Wired and tired? Stick to a routine.

 It may seem obvious, but try going to bed at the same time every night (the actual time doesn’t matter, it just needs to be consistent). The surprise? Cornell researchers say that once your bedtime becomes regular and predictable, your brain will double its production of sleep-inducing melatonin enough to cut your risk of insomnia by 67 percent in 10 days.

Can’t fall asleep? Listen to this.

Listen to Tibetan or Himalayan singing bowls for 20 minutes before lights-out, and you’ll fall asleep with ease. How it works: Researchers say the gentle sounds these bowls emit prompt theta wave release, cutting insomnia-triggering tension by 89 percent. Two no-cost apps that offer them: Zen Bowl (for iPhone) and Singing Bowls (for Android). 

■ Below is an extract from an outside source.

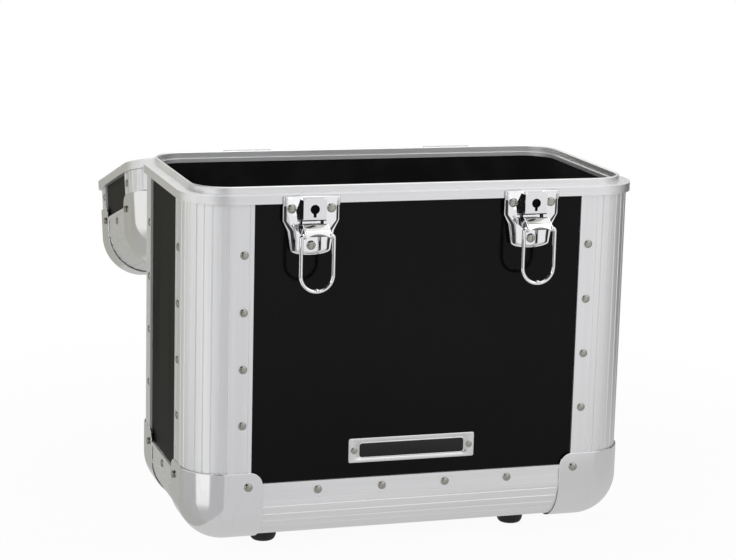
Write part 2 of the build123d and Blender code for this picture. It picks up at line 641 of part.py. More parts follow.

Can’t stay asleep? Try a tub soak.

Researchers recently found that taking a 10-minute soak one hour before bed helped folks fall asleep 36 percent faster — results that are as good as Ambien without next-day grogginess. The reason? Warming up skin triggers your internal thermostat to dial down to the cooler levels that mimic deep sleep. “And cooling off after a hot bath also releases melatonin,” adds sleep medicine psychologist Shelby Harris, Psy.D. A steady stream of the hormone helps you stay asleep. 

Restless? Eat a banana.

Bananas contain a trio of nutrients that work like medicine to improve sleep: Potassium calms stress, magnesium relaxes tense muscles, and vitamin B-6 boosts sleep-inducing hormones. Pair the fruit with 6 ounces of milk, which boosts levels of calming serotonin, and a Japanese study suggests you’ll cut your risk of restless sleep by 53 percent!